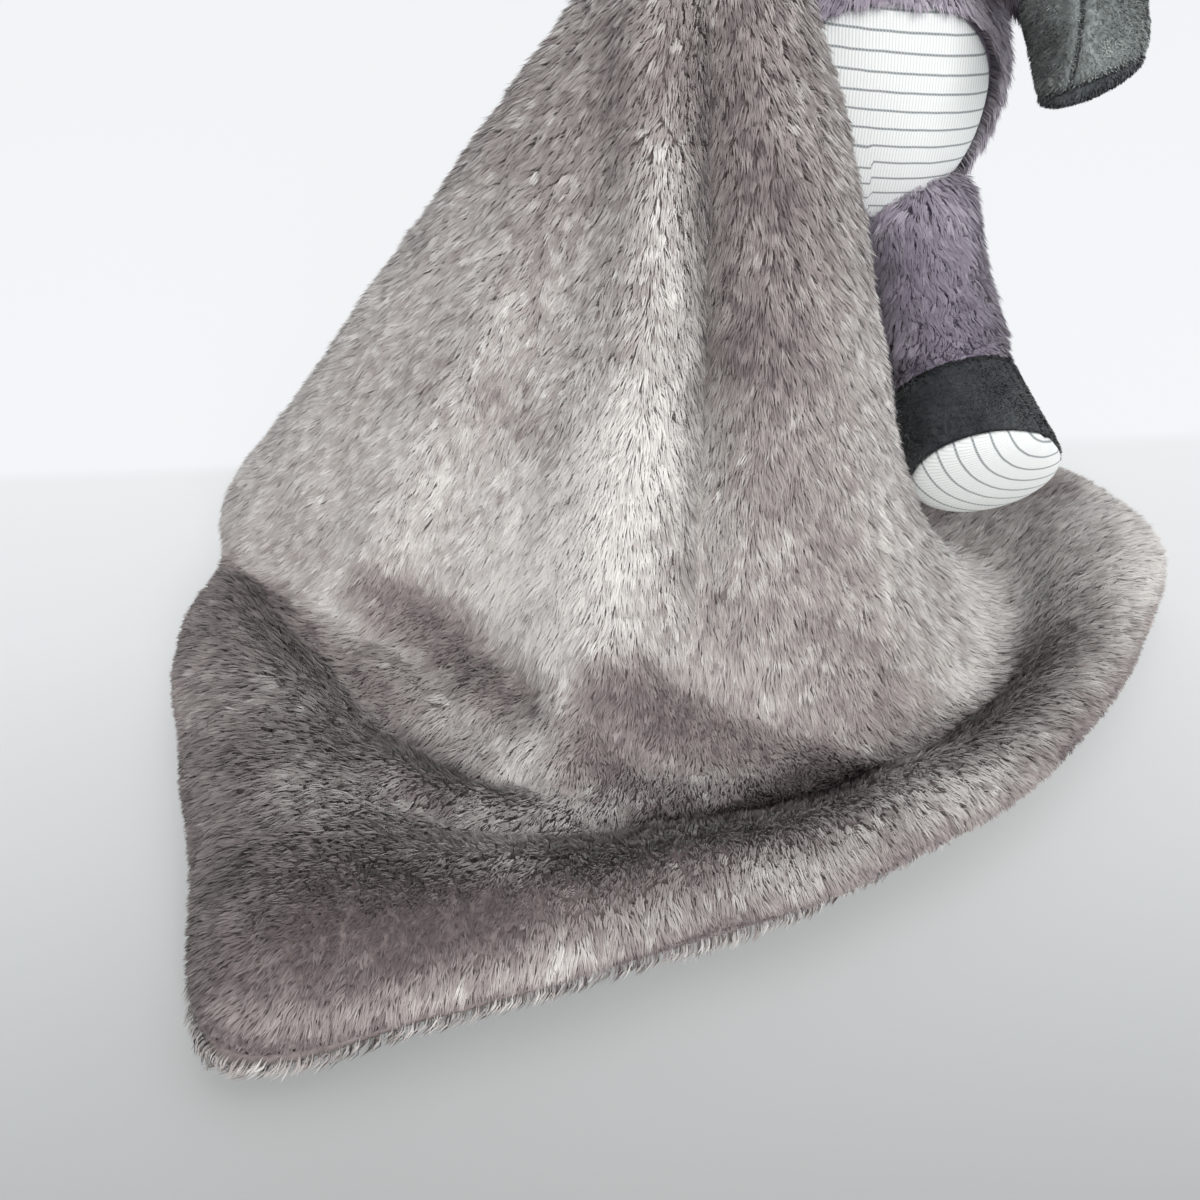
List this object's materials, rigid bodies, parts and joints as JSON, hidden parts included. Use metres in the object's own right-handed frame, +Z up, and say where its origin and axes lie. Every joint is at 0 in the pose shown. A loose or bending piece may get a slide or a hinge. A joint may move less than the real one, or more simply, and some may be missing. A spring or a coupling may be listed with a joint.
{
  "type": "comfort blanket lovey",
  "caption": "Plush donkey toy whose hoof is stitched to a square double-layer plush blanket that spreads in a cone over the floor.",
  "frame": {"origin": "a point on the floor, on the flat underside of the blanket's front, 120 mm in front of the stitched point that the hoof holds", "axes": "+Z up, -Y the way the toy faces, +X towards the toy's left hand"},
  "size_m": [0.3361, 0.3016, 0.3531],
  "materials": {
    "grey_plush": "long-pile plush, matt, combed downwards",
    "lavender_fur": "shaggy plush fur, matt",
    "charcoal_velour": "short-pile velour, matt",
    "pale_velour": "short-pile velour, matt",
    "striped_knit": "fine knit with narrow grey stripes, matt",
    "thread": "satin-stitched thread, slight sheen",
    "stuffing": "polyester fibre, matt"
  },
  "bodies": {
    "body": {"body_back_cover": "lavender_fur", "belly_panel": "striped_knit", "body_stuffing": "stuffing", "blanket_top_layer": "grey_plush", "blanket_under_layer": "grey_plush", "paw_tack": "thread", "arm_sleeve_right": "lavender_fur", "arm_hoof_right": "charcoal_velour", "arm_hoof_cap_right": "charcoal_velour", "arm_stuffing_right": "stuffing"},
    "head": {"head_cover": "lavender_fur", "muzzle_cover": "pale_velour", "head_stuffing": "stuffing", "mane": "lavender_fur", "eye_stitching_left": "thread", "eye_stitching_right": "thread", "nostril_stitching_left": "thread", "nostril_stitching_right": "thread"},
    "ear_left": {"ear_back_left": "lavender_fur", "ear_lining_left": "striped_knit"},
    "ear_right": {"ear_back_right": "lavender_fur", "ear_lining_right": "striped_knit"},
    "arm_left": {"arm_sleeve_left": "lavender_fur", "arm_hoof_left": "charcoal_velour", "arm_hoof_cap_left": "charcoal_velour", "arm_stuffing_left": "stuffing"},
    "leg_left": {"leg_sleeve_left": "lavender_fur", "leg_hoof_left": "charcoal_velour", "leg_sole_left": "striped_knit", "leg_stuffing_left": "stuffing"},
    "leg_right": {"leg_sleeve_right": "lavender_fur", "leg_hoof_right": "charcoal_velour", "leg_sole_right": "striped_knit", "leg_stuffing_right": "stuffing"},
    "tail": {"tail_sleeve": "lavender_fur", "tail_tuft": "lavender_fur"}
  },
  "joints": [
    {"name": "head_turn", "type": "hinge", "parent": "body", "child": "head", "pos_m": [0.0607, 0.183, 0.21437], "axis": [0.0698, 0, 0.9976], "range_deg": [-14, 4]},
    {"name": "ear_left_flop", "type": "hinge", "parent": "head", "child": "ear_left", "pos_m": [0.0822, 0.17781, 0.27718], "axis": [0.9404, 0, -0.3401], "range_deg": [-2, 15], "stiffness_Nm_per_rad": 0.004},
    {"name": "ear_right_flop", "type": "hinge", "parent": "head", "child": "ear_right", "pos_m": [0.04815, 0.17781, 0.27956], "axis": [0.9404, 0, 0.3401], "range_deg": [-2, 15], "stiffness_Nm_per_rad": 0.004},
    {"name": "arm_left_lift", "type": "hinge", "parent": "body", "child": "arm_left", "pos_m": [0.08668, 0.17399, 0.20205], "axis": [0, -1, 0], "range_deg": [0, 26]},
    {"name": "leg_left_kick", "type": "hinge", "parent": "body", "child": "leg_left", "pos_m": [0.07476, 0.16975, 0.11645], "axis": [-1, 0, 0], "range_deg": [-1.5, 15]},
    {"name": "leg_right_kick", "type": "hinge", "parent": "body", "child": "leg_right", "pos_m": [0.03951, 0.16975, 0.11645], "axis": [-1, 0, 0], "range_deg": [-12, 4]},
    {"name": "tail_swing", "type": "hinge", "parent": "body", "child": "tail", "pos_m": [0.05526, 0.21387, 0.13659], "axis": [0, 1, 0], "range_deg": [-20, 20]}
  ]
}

**Objective:** Set down the listing in full, keeping every word exactly as it is.

**Complete output:**
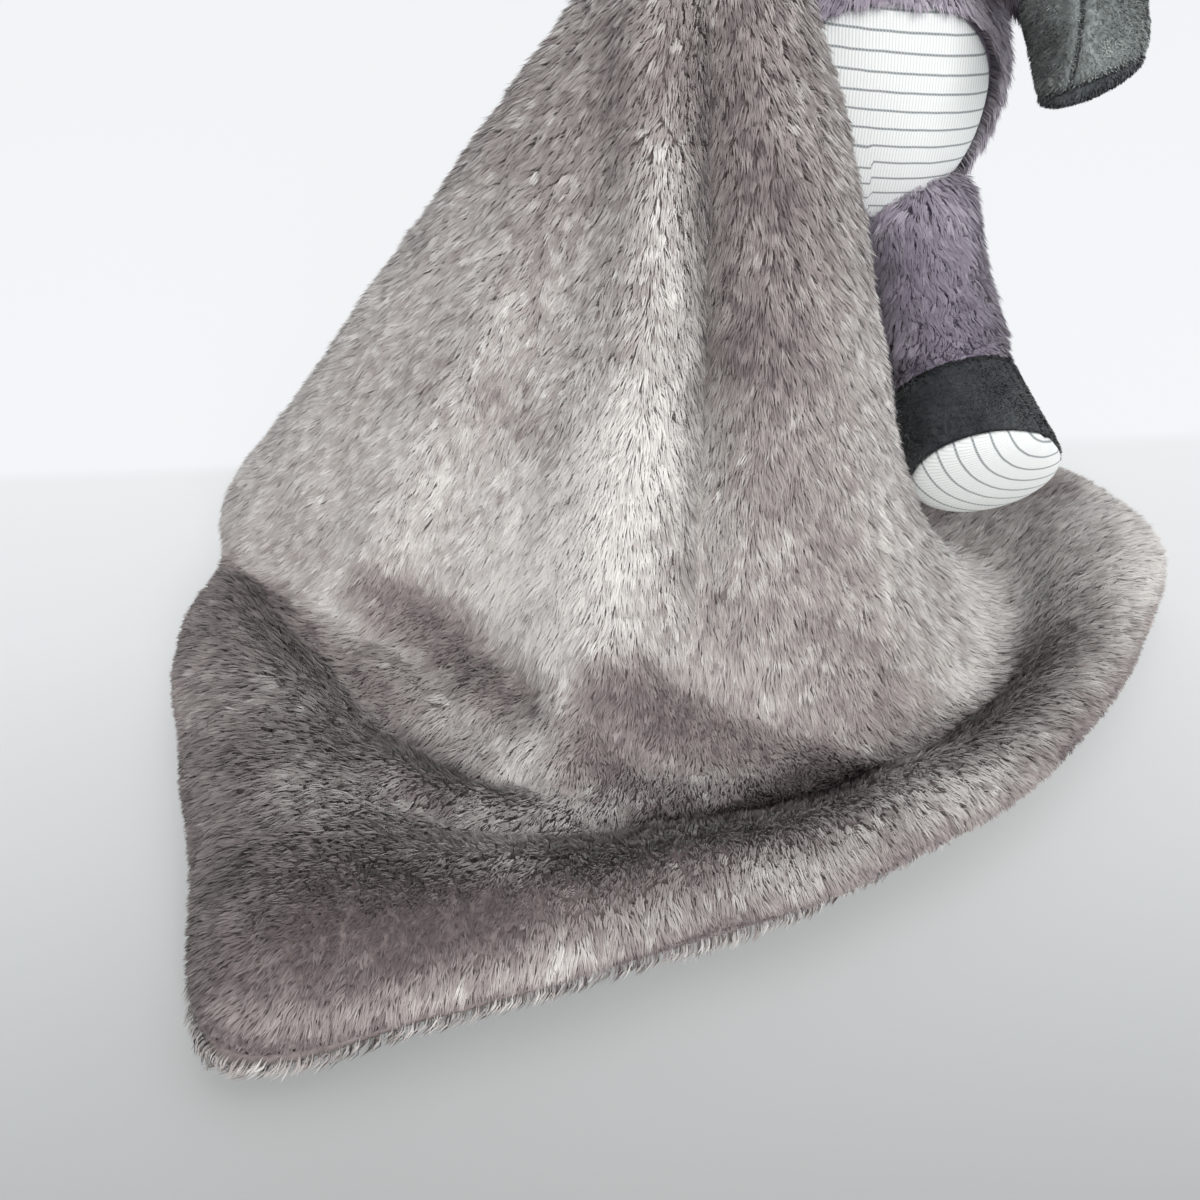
List this object's materials, rigid bodies, parts and joints as JSON, hidden parts included. Use metres in the object's own right-handed frame, +Z up, and say where its origin and axes lie. Every joint is at 0 in the pose shown. A loose or bending piece may get a slide or a hinge. A joint may move less than the real one, or more simply, and some may be missing. A spring or a coupling may be listed with a joint.
{
  "type": "comfort blanket lovey",
  "caption": "Plush donkey toy whose hoof is stitched to a square double-layer plush blanket that spreads in a cone over the floor.",
  "frame": {"origin": "a point on the floor, on the flat underside of the blanket's front, 120 mm in front of the stitched point that the hoof holds", "axes": "+Z up, -Y the way the toy faces, +X towards the toy's left hand"},
  "size_m": [0.3361, 0.3016, 0.3531],
  "materials": {
    "grey_plush": "long-pile plush, matt, combed downwards",
    "lavender_fur": "shaggy plush fur, matt",
    "charcoal_velour": "short-pile velour, matt",
    "pale_velour": "short-pile velour, matt",
    "striped_knit": "fine knit with narrow grey stripes, matt",
    "thread": "satin-stitched thread, slight sheen",
    "stuffing": "polyester fibre, matt"
  },
  "bodies": {
    "body": {"body_back_cover": "lavender_fur", "belly_panel": "striped_knit", "body_stuffing": "stuffing", "blanket_top_layer": "grey_plush", "blanket_under_layer": "grey_plush", "paw_tack": "thread", "arm_sleeve_right": "lavender_fur", "arm_hoof_right": "charcoal_velour", "arm_hoof_cap_right": "charcoal_velour", "arm_stuffing_right": "stuffing"},
    "head": {"head_cover": "lavender_fur", "muzzle_cover": "pale_velour", "head_stuffing": "stuffing", "mane": "lavender_fur", "eye_stitching_left": "thread", "eye_stitching_right": "thread", "nostril_stitching_left": "thread", "nostril_stitching_right": "thread"},
    "ear_left": {"ear_back_left": "lavender_fur", "ear_lining_left": "striped_knit"},
    "ear_right": {"ear_back_right": "lavender_fur", "ear_lining_right": "striped_knit"},
    "arm_left": {"arm_sleeve_left": "lavender_fur", "arm_hoof_left": "charcoal_velour", "arm_hoof_cap_left": "charcoal_velour", "arm_stuffing_left": "stuffing"},
    "leg_left": {"leg_sleeve_left": "lavender_fur", "leg_hoof_left": "charcoal_velour", "leg_sole_left": "striped_knit", "leg_stuffing_left": "stuffing"},
    "leg_right": {"leg_sleeve_right": "lavender_fur", "leg_hoof_right": "charcoal_velour", "leg_sole_right": "striped_knit", "leg_stuffing_right": "stuffing"},
    "tail": {"tail_sleeve": "lavender_fur", "tail_tuft": "lavender_fur"}
  },
  "joints": [
    {"name": "head_turn", "type": "hinge", "parent": "body", "child": "head", "pos_m": [0.0607, 0.183, 0.21437], "axis": [0.0698, 0, 0.9976], "range_deg": [-14, 4]},
    {"name": "ear_left_flop", "type": "hinge", "parent": "head", "child": "ear_left", "pos_m": [0.0822, 0.17781, 0.27718], "axis": [0.9404, 0, -0.3401], "range_deg": [-2, 15], "stiffness_Nm_per_rad": 0.004},
    {"name": "ear_right_flop", "type": "hinge", "parent": "head", "child": "ear_right", "pos_m": [0.04815, 0.17781, 0.27956], "axis": [0.9404, 0, 0.3401], "range_deg": [-2, 15], "stiffness_Nm_per_rad": 0.004},
    {"name": "arm_left_lift", "type": "hinge", "parent": "body", "child": "arm_left", "pos_m": [0.08668, 0.17399, 0.20205], "axis": [0, -1, 0], "range_deg": [0, 26]},
    {"name": "leg_left_kick", "type": "hinge", "parent": "body", "child": "leg_left", "pos_m": [0.07476, 0.16975, 0.11645], "axis": [-1, 0, 0], "range_deg": [-1.5, 15]},
    {"name": "leg_right_kick", "type": "hinge", "parent": "body", "child": "leg_right", "pos_m": [0.03951, 0.16975, 0.11645], "axis": [-1, 0, 0], "range_deg": [-12, 4]},
    {"name": "tail_swing", "type": "hinge", "parent": "body", "child": "tail", "pos_m": [0.05526, 0.21387, 0.13659], "axis": [0, 1, 0], "range_deg": [-20, 20]}
  ]
}